The UN system has adopted an unprecedented approach to supporting the intergovernmental process to formulate the post-2015 Sustainable Development Goals (or SDGs). The UN supported extensive global, regional and national consultations on the “World We Want” in over 88 countries, starting in 2012, capturing the aspirations of more than a million of the world’s citizens, and for the first time, truly injecting the voice of “we the people” into global decision-making. These consultations are now moving into their second phase at the request of UN member states, in close to 40 countries, including Malaysia, and are focussed on the means of implementation to secure achievement of the sustainable development goals that will eventually be adopted. The objective of this new approach is to engage all stakeholders, public and private, academia, civil society, NGOs and interested citizens; and to seek and include the voices of those most marginalised and vulnerable, including women - those whose voices that are often unheard in the process of development planning - and to tap the pool of experts and experiences from every part of the world.
Here in Malaysia, the UN Country Team together with the Economic Planning Unit of the Prime Minister’s Department, are organising national consultations in Kuala Lumpur, Sabah and Sarawak, starting next week. These three face-to-face consultations will be complemented by focus group discussions and online consultations, so that Malaysians from all walks of life can be part of, and help to shape this important agenda to influence the quality of their lives. I urge you to follow us and contribute your ideas and perspectives via hashtag #MsiaWeWant.
Ladies and gentlemen,
We see from the 2014 World Investment Report that Malaysia has continued to be a favoured location for foreign direct investments (FDI), recording a 22 percent increase to 12 billion dollars in 2013, capturing the spot as the seventh largest recipient of FDI in developing Asia, ahead of the Republic of Korea, Vietnam and Taiwan. But in Malaysia, as in the rest of the world, our concern is that the level of investment in sectors relevant to the achievement of sustainable development goals or SDGs remains insufficient.
As UNCTAD notes, estimates for total investment needs in developing countries alone for basic infrastructure such as roads, rail and ports; power stations; water and sanitation; and for food security, climate change adaptation and mitigation, health and education, range from $3.3 trillion to $4.5 trillion per year. At today’s level of investment in SDG-related sectors in developing countries – both public and private – we still face, according to UNCTAD’s estimates, an average annual funding shortfall over the next 15 years following the end of the MDG period of some $2.5 trillion.

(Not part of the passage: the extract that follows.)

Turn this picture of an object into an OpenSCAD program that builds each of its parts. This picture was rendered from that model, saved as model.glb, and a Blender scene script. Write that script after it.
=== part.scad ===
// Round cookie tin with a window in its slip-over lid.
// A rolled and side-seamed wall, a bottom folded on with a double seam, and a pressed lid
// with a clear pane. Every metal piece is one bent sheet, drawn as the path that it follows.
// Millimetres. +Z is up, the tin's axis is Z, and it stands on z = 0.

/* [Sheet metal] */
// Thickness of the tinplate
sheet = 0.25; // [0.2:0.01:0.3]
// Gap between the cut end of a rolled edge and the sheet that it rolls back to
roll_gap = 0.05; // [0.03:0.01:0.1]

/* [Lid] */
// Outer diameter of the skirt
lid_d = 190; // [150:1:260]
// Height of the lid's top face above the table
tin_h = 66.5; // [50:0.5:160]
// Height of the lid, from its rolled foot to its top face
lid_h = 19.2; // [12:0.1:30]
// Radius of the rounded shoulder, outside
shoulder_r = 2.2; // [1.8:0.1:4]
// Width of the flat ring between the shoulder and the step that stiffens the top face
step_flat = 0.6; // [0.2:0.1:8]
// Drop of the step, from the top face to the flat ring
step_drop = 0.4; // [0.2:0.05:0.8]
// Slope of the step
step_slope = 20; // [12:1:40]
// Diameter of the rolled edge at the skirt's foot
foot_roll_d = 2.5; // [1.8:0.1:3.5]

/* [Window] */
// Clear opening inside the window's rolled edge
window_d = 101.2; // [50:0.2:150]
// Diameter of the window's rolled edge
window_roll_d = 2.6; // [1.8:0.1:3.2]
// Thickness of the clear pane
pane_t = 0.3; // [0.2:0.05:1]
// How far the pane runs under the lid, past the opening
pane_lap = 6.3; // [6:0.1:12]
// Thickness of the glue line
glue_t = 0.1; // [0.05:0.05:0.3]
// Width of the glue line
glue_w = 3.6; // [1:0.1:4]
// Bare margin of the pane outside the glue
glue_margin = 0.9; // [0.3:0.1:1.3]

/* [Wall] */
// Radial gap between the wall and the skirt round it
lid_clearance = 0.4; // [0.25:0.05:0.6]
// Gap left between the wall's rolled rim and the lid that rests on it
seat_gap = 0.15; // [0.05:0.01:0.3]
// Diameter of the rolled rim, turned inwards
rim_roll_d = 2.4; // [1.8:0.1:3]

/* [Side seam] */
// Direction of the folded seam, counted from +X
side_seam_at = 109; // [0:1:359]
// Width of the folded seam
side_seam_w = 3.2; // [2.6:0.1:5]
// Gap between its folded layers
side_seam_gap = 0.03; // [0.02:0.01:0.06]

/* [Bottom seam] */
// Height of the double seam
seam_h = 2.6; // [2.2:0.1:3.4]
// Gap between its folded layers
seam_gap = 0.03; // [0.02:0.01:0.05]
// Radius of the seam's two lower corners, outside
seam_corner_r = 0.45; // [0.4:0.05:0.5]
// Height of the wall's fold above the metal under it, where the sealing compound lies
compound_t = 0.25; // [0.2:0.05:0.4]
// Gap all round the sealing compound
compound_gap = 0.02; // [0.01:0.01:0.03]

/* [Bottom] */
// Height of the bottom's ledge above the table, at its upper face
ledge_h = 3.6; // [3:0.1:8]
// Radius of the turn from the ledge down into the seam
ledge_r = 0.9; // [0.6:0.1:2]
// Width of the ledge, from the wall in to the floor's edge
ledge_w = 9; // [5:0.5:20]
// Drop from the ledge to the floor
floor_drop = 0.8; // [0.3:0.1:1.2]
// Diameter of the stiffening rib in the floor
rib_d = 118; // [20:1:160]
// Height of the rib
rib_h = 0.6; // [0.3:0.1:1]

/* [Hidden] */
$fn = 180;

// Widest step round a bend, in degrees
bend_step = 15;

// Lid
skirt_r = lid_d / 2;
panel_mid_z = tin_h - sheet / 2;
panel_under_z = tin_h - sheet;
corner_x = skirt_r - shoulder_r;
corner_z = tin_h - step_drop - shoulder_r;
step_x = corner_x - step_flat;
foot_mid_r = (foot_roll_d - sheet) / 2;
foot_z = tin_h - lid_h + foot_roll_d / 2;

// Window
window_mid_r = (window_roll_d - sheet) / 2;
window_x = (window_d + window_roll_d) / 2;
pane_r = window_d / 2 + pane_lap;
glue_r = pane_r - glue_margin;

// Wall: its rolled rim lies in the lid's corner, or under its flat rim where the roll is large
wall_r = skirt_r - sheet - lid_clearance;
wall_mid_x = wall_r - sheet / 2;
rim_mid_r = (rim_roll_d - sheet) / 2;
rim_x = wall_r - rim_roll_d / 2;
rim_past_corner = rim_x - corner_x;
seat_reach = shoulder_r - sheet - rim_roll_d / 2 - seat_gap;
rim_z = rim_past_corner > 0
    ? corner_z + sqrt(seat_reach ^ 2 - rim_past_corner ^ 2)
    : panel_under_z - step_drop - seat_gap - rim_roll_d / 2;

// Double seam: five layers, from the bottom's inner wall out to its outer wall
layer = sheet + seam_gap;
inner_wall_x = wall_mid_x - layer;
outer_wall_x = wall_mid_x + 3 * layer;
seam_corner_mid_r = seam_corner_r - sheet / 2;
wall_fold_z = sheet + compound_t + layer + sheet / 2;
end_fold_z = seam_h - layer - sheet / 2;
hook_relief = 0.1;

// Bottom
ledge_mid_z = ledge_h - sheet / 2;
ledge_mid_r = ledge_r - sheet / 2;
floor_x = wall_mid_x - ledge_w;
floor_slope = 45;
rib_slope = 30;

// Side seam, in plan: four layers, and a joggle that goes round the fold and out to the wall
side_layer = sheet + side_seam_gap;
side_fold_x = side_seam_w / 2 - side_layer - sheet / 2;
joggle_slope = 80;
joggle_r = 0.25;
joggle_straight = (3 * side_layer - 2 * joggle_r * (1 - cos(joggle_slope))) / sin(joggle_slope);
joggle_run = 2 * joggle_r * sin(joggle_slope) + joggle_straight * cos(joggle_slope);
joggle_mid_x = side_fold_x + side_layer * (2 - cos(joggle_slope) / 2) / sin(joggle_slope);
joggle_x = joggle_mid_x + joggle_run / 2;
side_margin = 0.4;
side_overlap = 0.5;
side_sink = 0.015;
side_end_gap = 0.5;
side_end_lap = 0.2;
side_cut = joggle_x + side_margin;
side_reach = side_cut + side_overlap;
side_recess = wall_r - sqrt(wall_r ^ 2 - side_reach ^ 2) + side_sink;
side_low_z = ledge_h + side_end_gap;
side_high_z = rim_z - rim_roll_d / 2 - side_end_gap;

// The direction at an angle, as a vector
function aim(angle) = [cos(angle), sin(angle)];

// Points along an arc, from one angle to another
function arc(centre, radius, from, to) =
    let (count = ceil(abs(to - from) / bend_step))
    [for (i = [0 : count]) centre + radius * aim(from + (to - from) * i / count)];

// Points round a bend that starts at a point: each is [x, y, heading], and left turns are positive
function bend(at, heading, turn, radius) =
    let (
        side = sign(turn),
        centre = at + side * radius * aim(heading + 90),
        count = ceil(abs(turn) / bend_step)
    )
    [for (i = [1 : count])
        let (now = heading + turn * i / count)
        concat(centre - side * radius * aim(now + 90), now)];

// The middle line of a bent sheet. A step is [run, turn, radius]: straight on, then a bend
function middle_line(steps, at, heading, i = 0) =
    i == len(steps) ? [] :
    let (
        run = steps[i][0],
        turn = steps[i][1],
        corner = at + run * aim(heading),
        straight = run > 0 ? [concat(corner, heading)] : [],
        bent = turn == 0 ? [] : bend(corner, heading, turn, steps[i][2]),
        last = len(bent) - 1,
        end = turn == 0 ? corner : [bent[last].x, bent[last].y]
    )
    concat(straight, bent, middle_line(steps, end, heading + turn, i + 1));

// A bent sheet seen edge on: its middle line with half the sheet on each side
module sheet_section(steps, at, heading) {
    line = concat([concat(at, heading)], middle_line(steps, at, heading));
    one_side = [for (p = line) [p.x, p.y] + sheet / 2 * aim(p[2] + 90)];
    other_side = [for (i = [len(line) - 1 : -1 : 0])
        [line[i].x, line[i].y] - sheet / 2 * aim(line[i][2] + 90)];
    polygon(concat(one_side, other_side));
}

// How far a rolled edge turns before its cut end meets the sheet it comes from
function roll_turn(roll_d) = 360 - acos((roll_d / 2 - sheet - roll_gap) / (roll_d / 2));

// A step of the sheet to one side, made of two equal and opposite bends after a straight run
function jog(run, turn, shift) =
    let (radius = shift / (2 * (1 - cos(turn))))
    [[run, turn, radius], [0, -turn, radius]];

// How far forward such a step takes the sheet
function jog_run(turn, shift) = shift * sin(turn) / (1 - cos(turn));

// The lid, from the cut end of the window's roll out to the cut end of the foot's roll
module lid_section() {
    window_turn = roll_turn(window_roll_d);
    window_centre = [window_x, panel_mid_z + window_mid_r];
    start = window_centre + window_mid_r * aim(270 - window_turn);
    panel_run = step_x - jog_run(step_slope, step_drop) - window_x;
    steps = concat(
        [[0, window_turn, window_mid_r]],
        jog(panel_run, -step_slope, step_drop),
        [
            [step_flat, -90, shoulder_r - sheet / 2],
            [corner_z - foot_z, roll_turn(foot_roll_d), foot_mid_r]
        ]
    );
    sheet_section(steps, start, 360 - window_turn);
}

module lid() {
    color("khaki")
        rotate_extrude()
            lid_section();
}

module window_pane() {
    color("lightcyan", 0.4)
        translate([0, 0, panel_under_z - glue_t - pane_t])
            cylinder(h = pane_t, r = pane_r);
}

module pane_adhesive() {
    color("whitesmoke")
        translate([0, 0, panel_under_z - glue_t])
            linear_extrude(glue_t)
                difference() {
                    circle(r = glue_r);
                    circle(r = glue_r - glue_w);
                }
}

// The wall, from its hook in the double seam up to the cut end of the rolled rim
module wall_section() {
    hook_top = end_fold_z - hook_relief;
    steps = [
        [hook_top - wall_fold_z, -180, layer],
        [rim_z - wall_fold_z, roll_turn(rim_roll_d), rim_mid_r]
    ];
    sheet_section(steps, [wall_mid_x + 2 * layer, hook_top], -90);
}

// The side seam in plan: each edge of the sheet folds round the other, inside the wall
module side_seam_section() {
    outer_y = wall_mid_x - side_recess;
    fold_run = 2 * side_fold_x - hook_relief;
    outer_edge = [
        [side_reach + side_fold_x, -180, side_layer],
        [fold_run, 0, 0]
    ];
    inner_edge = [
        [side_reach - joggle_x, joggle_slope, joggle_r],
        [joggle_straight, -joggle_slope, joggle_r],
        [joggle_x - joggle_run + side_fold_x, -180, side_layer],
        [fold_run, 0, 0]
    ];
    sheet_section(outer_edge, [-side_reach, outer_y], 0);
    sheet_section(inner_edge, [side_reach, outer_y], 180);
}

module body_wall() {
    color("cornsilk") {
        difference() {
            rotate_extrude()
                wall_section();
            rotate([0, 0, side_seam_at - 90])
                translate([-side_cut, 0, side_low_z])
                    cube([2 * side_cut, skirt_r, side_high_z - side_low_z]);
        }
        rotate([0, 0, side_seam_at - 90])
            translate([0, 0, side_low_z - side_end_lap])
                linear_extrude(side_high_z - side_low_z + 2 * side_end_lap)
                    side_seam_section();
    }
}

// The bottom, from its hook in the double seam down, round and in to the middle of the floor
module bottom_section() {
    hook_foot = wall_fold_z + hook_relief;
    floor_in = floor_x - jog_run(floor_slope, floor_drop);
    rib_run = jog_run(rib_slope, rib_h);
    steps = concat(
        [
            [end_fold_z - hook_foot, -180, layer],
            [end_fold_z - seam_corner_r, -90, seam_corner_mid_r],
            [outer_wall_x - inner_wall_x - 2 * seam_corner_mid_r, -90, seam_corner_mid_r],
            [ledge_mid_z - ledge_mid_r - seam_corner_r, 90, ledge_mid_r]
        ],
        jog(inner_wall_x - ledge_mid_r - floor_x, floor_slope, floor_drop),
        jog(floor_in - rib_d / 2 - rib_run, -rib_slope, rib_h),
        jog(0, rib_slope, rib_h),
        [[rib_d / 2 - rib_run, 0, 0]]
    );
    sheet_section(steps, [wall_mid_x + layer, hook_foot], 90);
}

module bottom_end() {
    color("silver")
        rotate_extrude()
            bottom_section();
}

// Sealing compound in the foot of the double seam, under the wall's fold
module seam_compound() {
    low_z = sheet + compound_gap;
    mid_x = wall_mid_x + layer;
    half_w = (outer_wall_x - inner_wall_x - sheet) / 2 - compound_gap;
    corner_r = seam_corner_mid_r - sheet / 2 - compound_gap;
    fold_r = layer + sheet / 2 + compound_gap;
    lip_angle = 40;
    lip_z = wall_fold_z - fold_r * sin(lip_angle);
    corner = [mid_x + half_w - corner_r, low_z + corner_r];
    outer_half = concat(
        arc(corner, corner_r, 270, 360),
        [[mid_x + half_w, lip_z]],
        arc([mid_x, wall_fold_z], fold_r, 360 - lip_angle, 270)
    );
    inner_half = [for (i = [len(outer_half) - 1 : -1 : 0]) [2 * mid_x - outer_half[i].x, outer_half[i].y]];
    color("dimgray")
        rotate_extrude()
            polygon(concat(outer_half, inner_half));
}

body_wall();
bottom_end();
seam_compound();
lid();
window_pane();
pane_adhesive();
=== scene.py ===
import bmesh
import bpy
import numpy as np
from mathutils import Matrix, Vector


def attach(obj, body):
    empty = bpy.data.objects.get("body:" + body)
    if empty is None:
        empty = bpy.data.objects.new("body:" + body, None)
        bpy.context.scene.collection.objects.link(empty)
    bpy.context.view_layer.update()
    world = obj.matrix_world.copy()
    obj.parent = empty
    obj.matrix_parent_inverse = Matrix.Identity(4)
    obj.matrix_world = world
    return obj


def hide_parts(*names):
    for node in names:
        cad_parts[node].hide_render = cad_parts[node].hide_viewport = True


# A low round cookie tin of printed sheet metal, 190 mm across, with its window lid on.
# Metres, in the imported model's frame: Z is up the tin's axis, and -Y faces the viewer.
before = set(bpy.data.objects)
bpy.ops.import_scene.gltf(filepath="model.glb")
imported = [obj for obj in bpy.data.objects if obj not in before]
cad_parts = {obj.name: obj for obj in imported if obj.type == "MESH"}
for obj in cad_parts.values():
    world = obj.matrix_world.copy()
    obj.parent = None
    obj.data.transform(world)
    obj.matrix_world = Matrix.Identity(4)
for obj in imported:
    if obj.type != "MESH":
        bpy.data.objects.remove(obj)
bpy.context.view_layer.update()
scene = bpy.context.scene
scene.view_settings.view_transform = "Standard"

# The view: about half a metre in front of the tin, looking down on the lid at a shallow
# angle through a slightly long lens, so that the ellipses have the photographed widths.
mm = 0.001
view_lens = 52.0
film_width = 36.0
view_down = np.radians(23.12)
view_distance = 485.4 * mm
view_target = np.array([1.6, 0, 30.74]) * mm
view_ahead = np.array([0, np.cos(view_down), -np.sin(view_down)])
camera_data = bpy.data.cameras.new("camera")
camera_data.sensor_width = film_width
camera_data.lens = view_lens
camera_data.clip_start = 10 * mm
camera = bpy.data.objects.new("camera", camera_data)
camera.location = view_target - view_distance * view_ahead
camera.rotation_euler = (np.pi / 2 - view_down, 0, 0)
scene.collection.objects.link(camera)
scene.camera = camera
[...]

Advances in human development will be constrained without private and public investments that contribute to development that is both inclusive and sustainable. It is important to stress that sustainability is not exclusively, or even primarily, an environmental issue as many are wont to think. As the UN noted in UNDP’s global human development report in 2011, sustainability is “fundamentally about how we choose to live our lives, with awareness that everything we do has consequences for the 7 billion of us here today, as well as for the billions more who will follow, for centuries to come. UNCTAD’s message in this year’s World Investment Report highlighting the important linkages between trade and investment and sustainable development is therefore urgent and we hope will help to propel the step-change required in both public and private investment in developing countries.
For the step-change the world needs, government entities like MIDA play an important role in strategically mobilising, nurturing and incentivising investments towards achieving long-term development targets. And the UN Country Team in Malaysia, comprising 16 resident and non-resident UN agencies, programmes and funds that work in a coordinated way to leverage the expertise and experiences available in the UN system from its development work around the world, looks forward to forging strategic partnerships with public and private actors who wish to their channel efforts towards sustainable development.
We need to reorient the investment of national wealth, as well as consumption and production patterns for sustainable development for all and to secure the world we want for ourselves and our children. We do hope that UNCTAD’s recommendations for a Strategic Framework for increased private sector investment in sectors such as infrastructure, food security and climate change mitigation will be given due consideration.
The World Investment Report 2014 is no doubt a valuable tool in development planning and I believe that the recommendations and policy options that have been presented in this Report could provide useful input in the formulation of the 11th Malaysia Plan, for the crucial next five (5) years when we need to see accelerated progress in the run up to the fulfilment of Malaysia’s Vision 2020.
With that, please allow me, on behalf on the UN Country Team, to congratulate UNCTAD on its Report and to renew on behalf of the UN system our commitment and support to the government of Malaysia and its people in achieving the aspirations for further development progress and to improve lives – for the Malaysia we want.
And so in closing, I urge you all to join the national conversation at #MsiaWeWant.